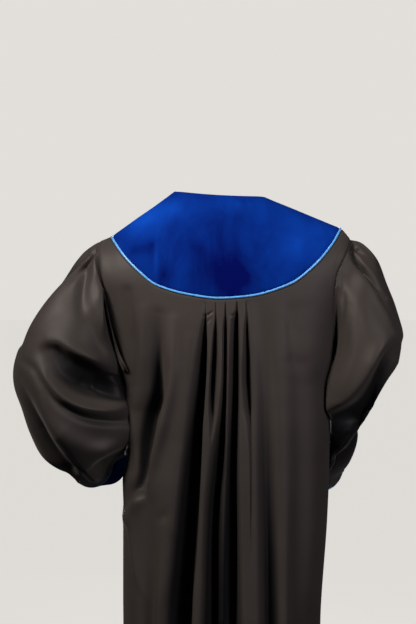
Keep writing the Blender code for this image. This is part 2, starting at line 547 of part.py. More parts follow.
def panel_grid(columns, side, front):
    """Points and normals of a torso panel from its top edge to the hem."""
    cols = signed(columns, side)
    n = len(cols)
    upper = (1.0 - np.cos(math.pi * np.arange(ARMHOLE_ROWS + 1) / ARMHOLE_ROWS)) / 2.0
    t = np.arange(1, SKIRT_ROWS + 1) / SKIRT_ROWS
    lower = UNDERARM_Z + (HEM_Z - UNDERARM_Z) * (0.75 * t + 0.25 * t**2)
    x0 = np.array([share_to_x(c.top, TOP_LEFT.x, TOP_RIGHT.x) for c in cols])
    inside = [i for i in range(n) if TIP_RIGHT_X - 0.004 < x0[i] < TIP_LEFT_X + 0.004]
    seam, seam_nor, down = yoke_seam([cols[i] for i in inside], front)
    start = np.stack([x0, 0 * x0, shoulder_z(x0)], axis=-1)
    start[inside] = seam + down * CORD_ROOM
    grid, normals = [], []
    for k in range(ARMHOLE_ROWS + SKIRT_ROWS + 1):
        if k <= ARMHOLE_ROWS:
            z = start[:, 2] + (UNDERARM_Z - start[:, 2]) * upper[k]
            zl = TOP_LEFT.z + (UNDERARM_Z - TOP_LEFT.z) * upper[k]
            zr = TOP_RIGHT.z + (UNDERARM_Z - TOP_RIGHT.z) * upper[k]
            left, right = float(armhole_left(zl)), float(armhole_right(zr))
            ease = (1.0 - upper[k]) ** 2
        else:
            z = np.full(n, lower[k - ARMHOLE_ROWS - 1])
            left, right = float(half_left(z[0])), -float(half_right(z[0]))
            ease = 0.0
        w = np.clip((start[:, 2] - z) / (start[:, 2] + 0.560), 0.0, 1.15)
        x = []
        for i, c in enumerate(cols):
            share = c.top + (c.low - c.top) * w[i]
            base = share_to_x(share, left, right, k > ARMHOLE_ROWS)
            x.append(base + (start[i, 0] - x0[i]) * ease + tip_lean(c.top, k, upper))
        pts, nor = torso_base(np.array(x), z, front)
        press = np.array([c.press for c in cols]) * pleat_depth(z)
        pts = pts + nor * (fold_amount(pts[:, 0], z, front) - press)[:, None]
        if k == 0:
            pts = start.copy()
        grid.append(pts)
        normals.append(nor)
    grid, base = np.array(grid), np.array(normals)
    normals = grid_normals(grid, base)
    # walls at the seams follow the plain form, the same for both neighbours
    normals[0, inside] = seam_nor
    beyond = [i for i in range(n) if i not in inside]
    normals[0, beyond] = ridge_normal(x0[beyond])
    edges = [(0, 1), (n - 1, -1)] if side == 0 else [(0, side)]
    for c, s in edges:
        sleeve = SLEEVES[s]
        index = [(-k if front else k) % sleeve.count for k in range(ARMHOLE_ROWS + 1)]
        grid[:ARMHOLE_ROWS + 1, c] = sleeve.rings[0][index]
        normals[:ARMHOLE_ROWS + 1, c] = sleeve.seam_normal[index]
        normals[ARMHOLE_ROWS + 1:, c] = (s, 0.0, 0.0)
        y = -0.6 * SEAM_GAP if front else 0.6 * SEAM_GAP
        grid[ARMHOLE_ROWS:, c, 1] = y
        grid[0, c, 1] = y
    y = -0.6 * SEAM_GAP if front else 0.6 * SEAM_GAP
    grid[0, beyond, 1] = y
    tips = [i for i in inside if not TIP_RIGHT_X + 0.004 < x0[i] < TIP_LEFT_X - 0.004]
    grid[0, tips, 1] = y
    if side != 0:
        grid[:, -1, 0] = side * SEAM_GAP / 2.0
        normals[:, -1, 0] = 0.0
        normals[:, -1] = unit(normals[:, -1])
    return grid, normals


def yoke_grid(columns, side, front):
    """Points and normals of a yoke from the neckline to the yoke seam."""
    seam, seam_nor, down = yoke_seam(signed(columns, side), front)
    xs = seam[:, 0]
    if front:
        # fronts meet on the centre line, so each half scales on its own
        span = np.where(xs >= 0, xs / TIP_LEFT_X, xs / TIP_RIGHT_X)
        neck_x = span * np.where(xs >= 0, NECK_LEFT_X, NECK_RIGHT_X)
        dip = NECK_DIP_FRONT * (1.0 - span**2.4)
    else:
        share = (xs - TIP_RIGHT_X) / (TIP_LEFT_X - TIP_RIGHT_X)
        neck_x = NECK_RIGHT_X + share * (NECK_LEFT_X - NECK_RIGHT_X)
        dip = NECK_DIP_BACK * (1.0 - (2.0 * share - 1.0) ** 2)
    corner_l = float(shoulder_z(NECK_LEFT_X))
    corner_r = float(shoulder_z(NECK_RIGHT_X))
    along = (neck_x - NECK_RIGHT_X) / (NECK_LEFT_X - NECK_RIGHT_X)
    neck_z = corner_r + (corner_l - corner_r) * along - dip
    last = seam - down * CORD_ROOM
    grid, normals = [], []
    for r in range(YOKE_ROWS + 1):
        v = r / YOKE_ROWS
        x = neck_x + (last[:, 0] - neck_x) * v
        z = np.minimum(neck_z + (last[:, 2] - neck_z) * v, shoulder_z(x))
        pts, nor = torso_base(x, z, front)
        if r == YOKE_ROWS:
            pts, nor = last.copy(), seam_nor.copy()
        grid.append(pts)
        normals.append(nor)
    grid, normals = np.array(grid), np.array(normals)
    y = -0.6 * SEAM_GAP if front else 0.6 * SEAM_GAP
    tips = [0] if side != 0 else [0, len(xs) - 1]
    for c in tips:
        grid[:, c, 1] = y
        normals[:, c] = ridge_normal(np.full(YOKE_ROWS + 1, xs[c] * 0.9))
        normals[-1, c] = seam_nor[c]
    if side != 0:
        grid[:, -1, 0] = side * SEAM_GAP / 2.0
        normals[:, -1, 0] = 0.0
        normals[:, -1] = unit(normals[:, -1])
    return grid, normals


# ---------------------------------------------------------- mesh helpers ---
def link_mesh(name, bm, material):
    bmesh.ops.recalc_face_normals(bm, faces=bm.faces[:])
    mesh = bpy.data.meshes.new(name)
    bm.to_mesh(mesh)
    bm.free()
    obj = bpy.data.objects.new(name, mesh)
    bpy.context.collection.objects.link(obj)
    mesh.materials.append(material)
    return obj


def cloth_object(name, grid, normals, thickness, material, closed=False):
    """Cloth wall over a grid of points, its outer face moved out."""
    rows, cols = grid.shape[0], grid.shape[1]
    bm = bmesh.new()
    faces = []
    for layer in (grid, grid + normals * thickness):
        verts = [[bm.verts.new(Vector(p)) for p in line] for line in layer]
        faces.append(verts)
    inner, outer = faces
    last = cols if closed else cols - 1
    for r in range(rows - 1):
        for c in range(last):
            d = (c + 1) % cols
            bm.faces.new([outer[r][c], outer[r + 1][c], outer[r + 1][d], outer[r][d]])
            bm.faces.new([inner[r][c], inner[r][d], inner[r + 1][d], inner[r + 1][c]])
    for c in range(last):
        d = (c + 1) % cols
        for r in (0, rows - 1):
            bm.faces.new([inner[r][c], outer[r][c], outer[r][d], inner[r][d]])
    if not closed:
        for r in range(rows - 1):
            for c in (0, cols - 1):
                bm.faces.new([inner[r][c], inner[r + 1][c], outer[r + 1][c], outer[r][c]])
    obj = link_mesh(name, bm, material)
    for face in obj.data.polygons:
        face.use_smooth = True
    return obj


def cord_object(name, centres, radius, material, closed=False, sides=6):
    """Round cord along a line of points."""
    pts = np.asarray(centres, dtype=float)
    n = len(pts)
    bm = bmesh.new()
    rings = []
    for i in range(n):
        a = pts[(i - 1) % n] if closed else pts[max(i - 1, 0)]
        b = pts[(i + 1) % n] if closed else pts[min(i + 1, n - 1)]
        tangent = Vector(b - a).normalized()
        side = tangent.cross(Vector((0.0, 0.0, 1.0)))
        if side.length < 0.2:
            side = tangent.cross(Vector((0.0, 1.0, 0.0)))
        side.normalize()
        up = side.cross(tangent).normalized()
        rings.append([bm.verts.new(Vector(pts[i]) + radius * (
            math.cos(2 * math.pi * j / sides) * side
            + math.sin(2 * math.pi * j / sides) * up)) for j in range(sides)])
    for i in range(n if closed else n - 1):
        r0, r1 = rings[i], rings[(i + 1) % n]
        for j in range(sides):
            k = (j + 1) % sides
            bm.faces.new([r0[j], r0[k], r1[k], r1[j]])
    if not closed:
        bm.faces.new(rings[0][::-1])
        bm.faces.new(rings[-1])
    obj = link_mesh(name, bm, material)
    for face in obj.data.polygons:
        face.use_smooth = len(face.vertices) == 4
    return obj


# ------------------------------------------------------------------ pieces --
def build_yoke_piping(name, columns, side, front, material):
    seam, nor, _ = yoke_seam(signed(columns, side), front)
    line = seam + nor * (VELVET * 0.6)
    y = -0.0016 if front else 0.0016
    tips = [0] if side != 0 else [0, -1]
    for c in tips:
        line[c, 1] = y
    if side != 0:
        line[-1, 0] = side * SEAM_GAP / 2.0
    return cord_object(name, line, PIPING_R, material)


def build_fly(name, fronts, material):
    """Strip over the front closure, laid on the points of both fronts."""
    lift = CLOTH + SEAM_GAP
    rows, normals = [], []
    total = ARMHOLE_ROWS + SKIRT_ROWS + 1
    for k in range(1, total):
        line, nor = [], []
        for side, edge in ((1, True), (0, False), (-1, True)):
            grid, gn = fronts[side if side else 1]
            centre, nxt = grid[k, -1], grid[k, -2]
            t = abs((FLY_WIDTH / 2.0) / nxt[0]) if edge else 0.0
            p = centre + (nxt - centre) * t
            n = unit(gn[k, -1] + (gn[k, -2] - gn[k, -1]) * t)
            if not edge:
                p = np.array([0.0, p[1], p[2]])
            if k == total - 1:
                p = p + np.array([0.0, 0.0, 0.003])
            line.append(p + n * lift)
            nor.append(n)
        rows.append(line)
        normals.append(nor)
    return cloth_object(name, np.array(rows), np.array(normals), CLOTH, material)


def build_cuff(name, sleeve, material):
    rad = np.radians(sleeve.degrees)
    rows = []
    for dist, r in ((CORD_ROOM, CUFF_R), (CUFF_LENGTH * 0.5, CUFF_R * 1.01),
                    (CUFF_LENGTH, CUFF_R * 1.02)):
        rows.append(sleeve.centre + sleeve.axis * dist + r * sleeve.round(rad))
    normals = np.array([sleeve.round(rad)] * len(rows))
    return cloth_object(name, np.array(rows), normals, VELVET, material, closed=True)


def build_cuff_piping(name, sleeve, material):
    rad = np.radians(sleeve.degrees)
    ring = sleeve.centre + (CUFF_R + VELVET * 0.6) * sleeve.round(rad)
    return cord_object(name, ring, PIPING_R, material, closed=True)


# ------------------------------------------------------------------- build --
def build():
    for obj in list(bpy.data.objects):
        bpy.data.objects.remove(obj, do_unlink=True)

    def material(finish, owner):
        mat = make_material(finish)
        mat.name = owner + "_" + finish.name
        return mat

    back_inside = BACK_COLUMNS[2:-2]
    front_inside = FRONT_COLUMNS[2:]
    words = ((1, "left"), (-1, "right"))

    grid, normals = panel_grid(BACK_COLUMNS, 0, False)
    cloth_object("back_panel", grid, normals, CLOTH, material(ROBE_CLOTH, "back_panel"))
    fronts = {}
    for side, word in words:
        owner = "front_" + word
        fronts[side] = panel_grid(FRONT_COLUMNS, side, True)
        cloth_object(owner, fronts[side][0], fronts[side][1], CLOTH,
                     material(ROBE_CLOTH, owner))
    build_fly("front_fly", fronts, material(ROBE_CLOTH, "front_fly"))

    grid, normals = yoke_grid(back_inside, 0, False)
    cloth_object("yoke_back", grid, normals, VELVET, material(BLUE_VELVET, "yoke_back"))
    build_yoke_piping("piping_back", back_inside, 0, False,
                      material(BLUE_SATIN, "piping_back"))
    for side, word in words:
        owner = "yoke_front_" + word
        grid, normals = yoke_grid(front_inside, side, True)
        cloth_object(owner, grid, normals, VELVET, material(BLUE_VELVET, owner))
        owner = "piping_front_" + word
        build_yoke_piping(owner, front_inside, side, True, material(BLUE_SATIN, owner))

    for side, word in words:
        sleeve = SLEEVES[side]
        owner = "sleeve_" + word
        rings, normals = sleeve.grid()
        cloth_object(owner, rings, normals, CLOTH, material(ROBE_CLOTH, owner), closed=True)
        owner = "cuff_" + word
        build_cuff(owner, sleeve, material(BLUE_VELVET, owner))
        owner = "piping_cuff_" + word
        build_cuff_piping(owner, sleeve, material(BLUE_SATIN, owner))


build()
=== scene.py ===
"""Looks of the judicial robe: fine cloth, velvet, piping, light and camera.

Metres, +Z up.  The back of the robe faces +Y and the wearer's left is +X.
The panels, sleeves and yoke follow the same tables as the solids; the folds
are given in tables of their own.
"""

import math
from collections import namedtuple

import bpy
import numpy as np
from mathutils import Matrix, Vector


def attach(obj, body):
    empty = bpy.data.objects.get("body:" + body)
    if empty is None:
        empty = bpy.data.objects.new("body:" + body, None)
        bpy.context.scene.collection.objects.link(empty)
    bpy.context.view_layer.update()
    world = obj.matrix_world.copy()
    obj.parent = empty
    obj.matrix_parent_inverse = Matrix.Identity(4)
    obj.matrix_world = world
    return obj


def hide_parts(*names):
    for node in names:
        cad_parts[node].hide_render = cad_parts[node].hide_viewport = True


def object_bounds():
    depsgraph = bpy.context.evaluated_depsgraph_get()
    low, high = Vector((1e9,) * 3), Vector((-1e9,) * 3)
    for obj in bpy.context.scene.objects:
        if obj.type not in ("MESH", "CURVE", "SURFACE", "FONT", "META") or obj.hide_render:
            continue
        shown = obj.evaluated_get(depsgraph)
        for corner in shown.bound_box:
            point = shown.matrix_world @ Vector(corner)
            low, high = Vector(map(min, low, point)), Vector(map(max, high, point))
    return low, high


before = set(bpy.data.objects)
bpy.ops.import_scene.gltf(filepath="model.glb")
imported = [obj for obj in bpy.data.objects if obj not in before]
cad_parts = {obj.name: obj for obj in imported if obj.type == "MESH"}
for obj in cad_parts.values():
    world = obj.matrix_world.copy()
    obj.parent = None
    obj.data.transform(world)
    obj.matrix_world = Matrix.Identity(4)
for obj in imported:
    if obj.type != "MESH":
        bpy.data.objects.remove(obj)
cad_lo, cad_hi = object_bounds()
cad_lo, cad_hi = cad_lo.copy(), cad_hi.copy()

# ---------------------------------------------------------------- sizes ----
SEAM_GAP = 0.0003          # between neighbouring pieces
CLOTH = 0.0015             # robe cloth wall
VELVET = 0.0021            # velvet wall with its pile
PIPING_R = 0.0023          # corded piping, radius
NECK_DIP_BACK = 0.006      # back neckline below the line of its corners
NECK_DIP_FRONT = 0.088     # front neckline below the same line
UNDERARM_Z = -0.406
HEM_Z = -1.350
ROUNDNESS = 2.5            # exponent of the torso rings
SHOULDER_ROUND_MID = 0.200  # height over which the back rolls to the shoulder
SHOULDER_ROUND_END = 0.105  # the same at the armhole
ARMHOLE_ROWS = 10          # rows from the shoulder to the underarm
SKIRT_ROWS = 9             # rows from the underarm to the hem
YOKE_ROWS = 5
CUFF_LENGTH = 0.066
CUFF_R = 0.058
FLY_WIDTH = 0.040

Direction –
Your task is to output exactly the lines from the one with "for node in" through the one with "obj.matrix_world = Matrix.Identity(4)", counting both ends.

Solved exercise –
    for node in names:
        cad_parts[node].hide_render = cad_parts[node].hide_viewport = True


def object_bounds():
    depsgraph = bpy.context.evaluated_depsgraph_get()
    low, high = Vector((1e9,) * 3), Vector((-1e9,) * 3)
    for obj in bpy.context.scene.objects:
        if obj.type not in ("MESH", "CURVE", "SURFACE", "FONT", "META") or obj.hide_render:
            continue
        shown = obj.evaluated_get(depsgraph)
        for corner in shown.bound_box:
            point = shown.matrix_world @ Vector(corner)
            low, high = Vector(map(min, low, point)), Vector(map(max, high, point))
    return low, high


before = set(bpy.data.objects)
bpy.ops.import_scene.gltf(filepath="model.glb")
imported = [obj for obj in bpy.data.objects if obj not in before]
cad_parts = {obj.name: obj for obj in imported if obj.type == "MESH"}
for obj in cad_parts.values():
    world = obj.matrix_world.copy()
    obj.parent = None
    obj.data.transform(world)
    obj.matrix_world = Matrix.Identity(4)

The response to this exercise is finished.